我也想使劲点点头,就好比世间美好让我哈欠连连。两个男人,我很严肃的,也并不是非要谈论上帝才有火花(供你抽根烟),记得在保罗·奥斯特的《幽灵》里也发生过类似的过场,但很不幸,在《湖底女人》的两个苦命的男人并没有那个擦肩而过的福分。这又表明了什么,是女人操纵了甜蜜,还是男人自己撕毁了幸运,自己操翻了激情,再自己埋葬了温暖?

说过分点,雷蒙德·钱德勒对女人有敬意之情可并不是对她们服服帖帖,他对她们很不好,但对男人们也不好,这样两相扯平,像是逆境里相生,他对她她她还有他他他说你们就好好扯清各自身上的乱麻不要口水唾沫八方飞溅。

对待马洛,又给罩上几近苦行僧似的无形囚笼。你很酷你很帅,你很个性你很潇洒,这都没问题,但是你也很苦闷吧,你疑惑不解,你一次次陷入到黑暗中,你并不总是那么强壮,你是个好人,最终会遇见另一个好人并与其握手拥抱吗?

既没有尖叫,也没有人从大门里跑出来,更没有人吹警笛。阳光下的一切安静祥和。没什么好大惊小怪的。只是马洛又发现一具尸体。他真是精于此道。大家应该叫我“每天发现一宗谋杀案的马洛”。应该派一辆灵车跟着他,以便随时调查他的发现。

他真是个单纯老实的好人

-P104

马洛的自嘲终于在《湖底女人》里得以爆发,说难听点是“我有多不容易么你知道么你知道个屁呀”,说开心点是“大家好我是业余巡尸官那个什么名侦探小柯南是我孙子的孙子”。

群众纷纷表示不见血不认亲。

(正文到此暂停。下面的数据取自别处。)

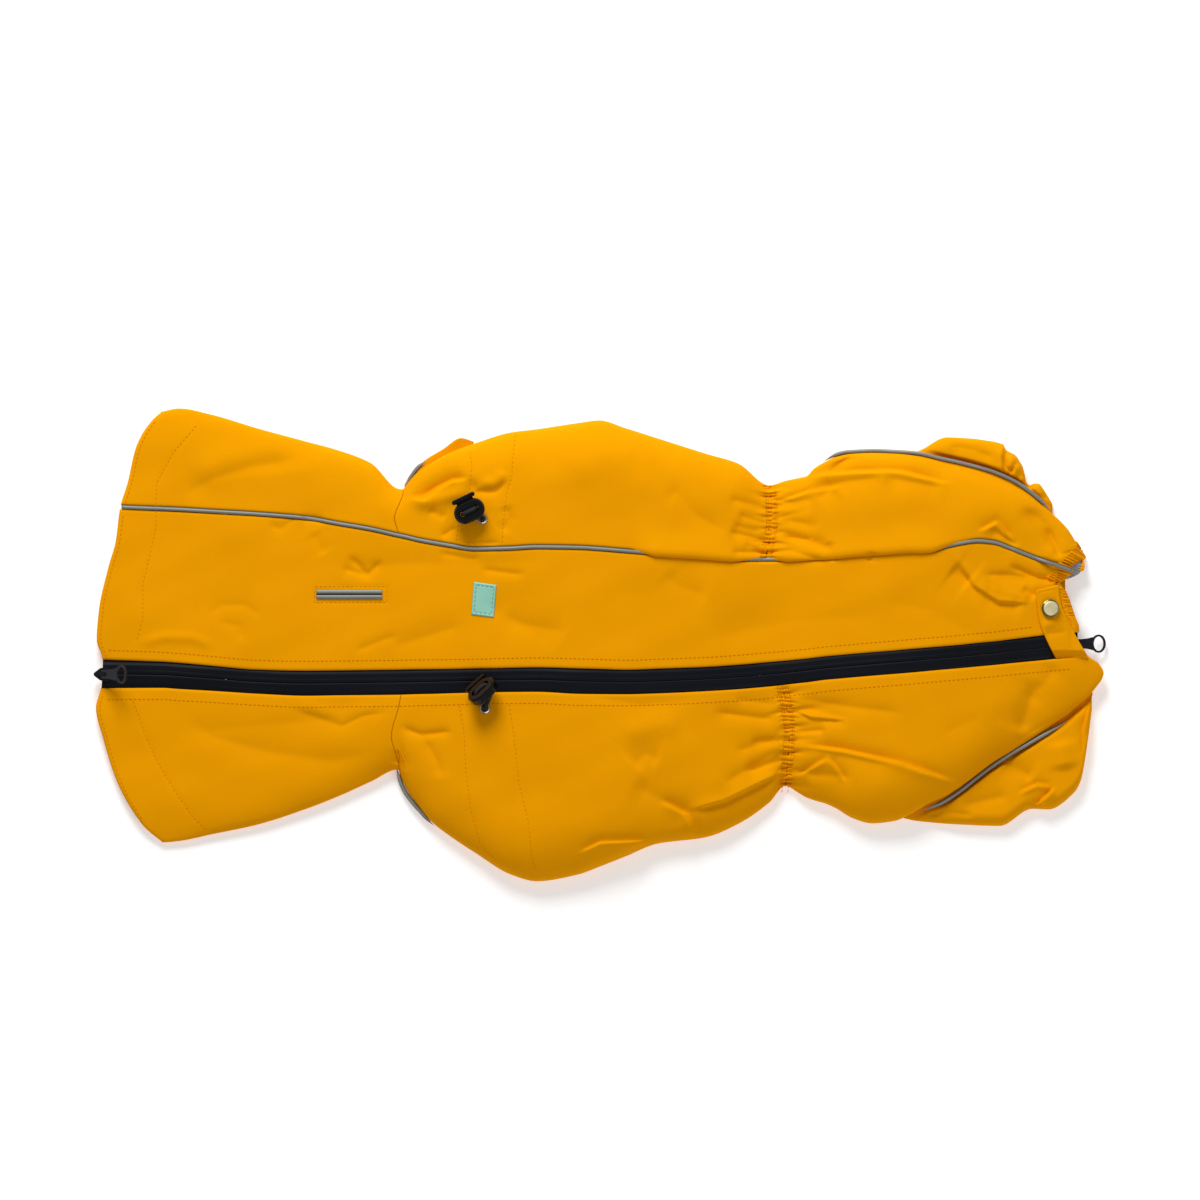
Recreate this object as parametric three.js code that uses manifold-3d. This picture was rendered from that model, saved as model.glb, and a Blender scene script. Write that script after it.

你们真以为马洛怕这套?

德加莫用手指顶了顶我的下巴:“性杀手,”他平静地说,“哼,可真吓人。”他浅浅地朝我一笑,凶狠的嘴巴是只嘴角稍稍抽了一下。

-P200

啧啧我就说马洛你不简单,辗转攻守(不是错字)游刃有余,敢情你就是凶手?马洛先生一本正经地撇开猜疑与谎话连篇,在这本《湖底女人》里发表了最著名的审问论:“注意到太多细节的和什么也没看到的,都是不可靠的证人。他们几乎大半的话是编造出来的。”(-P87)所以你想证明我是凶手,那你来说呀、你说呀!

开始说正经的。

《湖底女人》碍于某种你知我知的电灯泡现象,你推我压的鼓掌场景已经缺席了,怎么说这也好歹是以“女人”命名的小说呀,男人们一边去滚吧!

这不够正经,我重新说。

《湖底女人》的女性意象挖掘如下:一、女人不是花瓶的存在,女人养得起男人也可杀了男人,那么“花瓶”就送给你了宝贝儿;二、在两性关系中,女人完全能够推倒另一方,谁让男人为爱痴狂全然不、主、动,不过话说回来,谁先栽进这个坑谁倒霉;三、女人比男人更容易冲动,就像猫比狗更容易冲动,不过请注意,是有些女人比有些男人(-P108);四、女人的智慧不容小觑,女人的甜蜜不可轻食,女人的爱情只会说一句台词,“祝你好运,再见。”

是在激怒(男)人对吧?

不是的,话语权这种东西其实女人用才更能表现强势。《湖底女人》的女人还是女人,这是一个导向,因为在六年后的《小妹妹》里的女人俨然妖精般惊艳妩媚纵横宇宙,很好很黑洞了。

而这句话只有女人(或者小受)用才够决绝,与骄傲:

“抱歉,某某君,但我宁愿去死也不愿意再和你一起生活下去了。”(-P37)

至于像克里斯那“轻量级拳击手”的绝美身姿也无法挽回残局,只能说暴殄天物还不快去卖身了么?

——正好肚子咕咕叫了两下,让我先休息一会。

好了。

《湖底女人》很得我心,这也已经很明显,即便我瞪大火眼金睛也没发现多少暧昧一言一行,但它的爽朗节奏愉悦了我,它的幽深山林湖岸安抚了我,还有马洛先生的那个梦,恐吓了我。仿佛催眠,你再爱我我就把你吃掉。可我还没那么软弱,对吧?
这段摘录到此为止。